The walk back home was strange. Strange in the senses it evoked. Those of mystery, those of wonder and often those of a delightful loneliness. There was utter stillness; with nothing but the puttering of my footsteps. But every so often, I would get startled by a shuffling followed by the blank stare of the sleepy eyes of a man sheltered under cardboard boxes. He would look up but only for a moment before continuing with his posture adjustment. When I got to my hotel room, I lay sleepless in my bed gazing at the ceiling where a wobbling fan labored to whip up a breeze. How could I not think of the four bowls of octopus soup possibly conspiring an appetite within me? How could I not think of Robert and the misfortune of his love? How could I not think of his reverence of Zanzibar and his determination to persist in its habitation? How could I not think about me and Zanzibar? I laughed off the first thought and soon after I was fast asleep.
I didn’t sleep alone. Do I have your attention?
The morning was shorter than the night had promised having woken up a with trail of bug bites running down my shins. Bug bites paired with an unpleasant itching that pestered me in the course of my search for alternative accommodation. My price-distance compromise had not paid off. After a long search that initially seemed impossible, I landed new accommodation closer to the music festival in stone-town at Shylock prices.

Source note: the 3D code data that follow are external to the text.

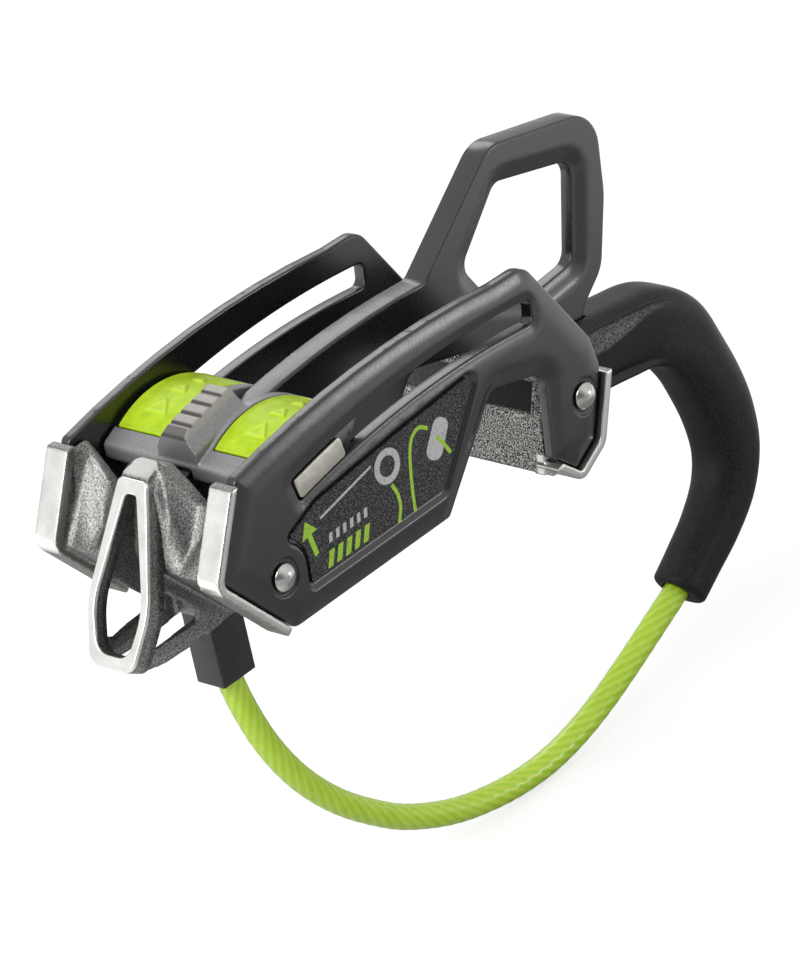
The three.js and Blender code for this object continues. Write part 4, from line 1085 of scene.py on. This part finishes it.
def sills():
    """Thick lower sills of the nose's side windows, from the ring's foot back to the bridge."""
    reach = lambda x: 4.1 + 1.3 * ease((x - SILL_FRONT) / 9)
    return [hull("sill", [(x, side * y, z) for x, z in loop for y in (2.8, reach(x))])
            for side in (-1, 1) for loop in (SILL, WEB)]


def front_casting():
    """The front casting, drawn in behind the nose ring, with a flat facet on top and polished flanges."""
    form = cast("front_insert", "cast_front_insert", 0.245, 5, sills())
    points, normals = design(form)
    depth = (points[:, [0, 2]] - NOSE_TOP) @ NOSE_IN
    near = (1 - ease((depth - NOSE_DEPTH + 0.6) / 0.6)) * (np.abs(points[:, 1]) < NOSE_HALF_WIDTH)
    points -= normals * (0.3 * near)[:, None]
    sink = 0.35 * (1 - ease(depth / 1.2)) * near
    points[:, [0, 2]] += sink[:, None] * NOSE_IN
    edge = NOSE_TOP - NOSE_EDGE * NOSE_UP
    slope = (NOSE_CREST - edge) / np.linalg.norm(NOSE_CREST - edge)
    facet = np.array([-slope[1], slope[0]])
    over = (points[:, [0, 2]] - edge) @ facet
    top = (np.abs(points[:, 1]) < 4.2) * (points[:, 0] < NOSE_CREST[0] + 0.6) * (points[:, 2] > 12)
    points[:, [0, 2]] -= (np.maximum(over, 0) * top)[:, None] * facet
    reshape(form, points)
    cap = 0.6 * ease((over + 0.25) / 0.2) * top * (points[:, 0] < NOSE_CREST[0])
    flange = ease((np.abs(points[:, 1]) - FLANGE_FROM) / 0.4) * ~within(points[:, [0, 2]], side_outline)
    flange *= gap_to(points[:, [0, 2]], side_outline) > 0.2
    flange *= ease((-normals[:, 0] - 0.75) / 0.15) + 0.7 * ease((np.abs(normals[:, 1]) - 0.75) / 0.15)
    mark(form, "polish", np.clip(np.maximum(cap, flange), 0, 1))
    fit(form, ["front_insert"], "frame", front_finish)


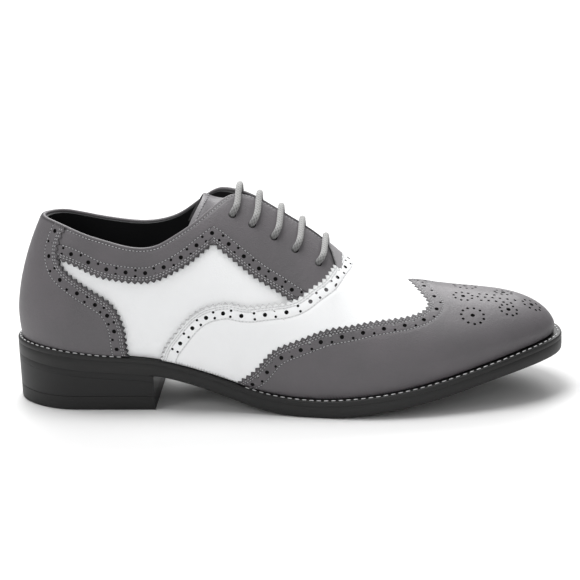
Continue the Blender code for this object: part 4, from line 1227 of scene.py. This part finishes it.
LAMPS = [
    # name, place, aim, size in metres, power in watts
    ("key", (-0.22, 0.20, 1.35), (0, 0, 0.05), 0.75, 19.0),
    ("left_fill", (-1.30, -0.95, 0.95), (0, 0, 0.05), 0.8, 4.5),
    ("front_fill", (0.30, -1.70, 0.60), (0, 0, 0.05), 1.4, 5.5),
    ("backdrop", (0, 3.6, 2.6), (0, 2.6, 0), 3.0, 190.0),
]
for name, place, aim, size, power in LAMPS:
    lamp = bpy.data.lights.new(name, "AREA")
    lamp.shape, lamp.size, lamp.energy = "SQUARE", size, power
    made = bpy.data.objects.new(name, lamp)
    made.location = place
    made.rotation_euler = (Vector(aim) - Vector(place)).to_track_quat("-Z", "Y").to_euler()
    bpy.context.scene.collection.objects.link(made)
world = bpy.data.worlds.new("studio")
world.use_nodes = True
fill(world.node_tree, world.node_tree.nodes["Background"], Color=(1, 1, 1, 1), Strength=0.36)
bpy.context.scene.world = world

AZIMUTH, ELEVATION, ROLL = np.radians((4.0, 17.0, 2.15))
DISTANCE, TARGET = 1400.0, np.array((152.5, 0.0, 45.0))
SENSOR, FOCAL = 36.0, 1.787 * DISTANCE
CENTRE, SIDE = (287.6, 311.8), 580.0
right = np.array((np.cos(AZIMUTH), np.sin(AZIMUTH), 0.0))
level_back = np.array((np.sin(AZIMUTH), -np.cos(AZIMUTH), 0.0))
back = level_back * np.cos(ELEVATION) + np.array((0.0, 0.0, np.sin(ELEVATION)))
up = np.cross(back, right)
turned = np.cos(ROLL) * right - np.sin(ROLL) * up
lens = bpy.data.cameras.new("photograph")
lens.sensor_width = SENSOR
lens.lens = SENSOR * FOCAL / SIDE
lens.shift_x = (SIDE / 2 - CENTRE[0]) / SIDE
lens.shift_y = (CENTRE[1] - SIDE / 2) / SIDE
lens.clip_start, lens.clip_end = 0.05, 100.0
camera = bpy.data.objects.new("photograph", lens)
bpy.context.scene.collection.objects.link(camera)
axes = Matrix([[turned[i], np.cross(back, turned)[i], back[i]] for i in range(3)]).to_4x4()
camera.matrix_world = Matrix.Translation((TARGET + back * DISTANCE + SHIFT) * 0.001) @ axes
bpy.context.scene.camera = camera
bpy.context.scene.view_settings.view_transform = "Standard"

Ali Kiba performing at Sauti Za Busara in Zanzibar
Later that night, as Ali Kiba sang, Mapenzi ya run dunia (love runs the world) I reveled in the muddled symphony of love as the masses sang along. It was beautiful. Zanzibar is love. It is mystic. It is a serendipitous place that rocked my world many times. Once on a sandy island that was reborn every morning as when the ocean’s low tide bowed to the sun.
Whats the difference between people and places? Aren’t places personified in the experiences the afford us. Especially those of kindness, patience and love.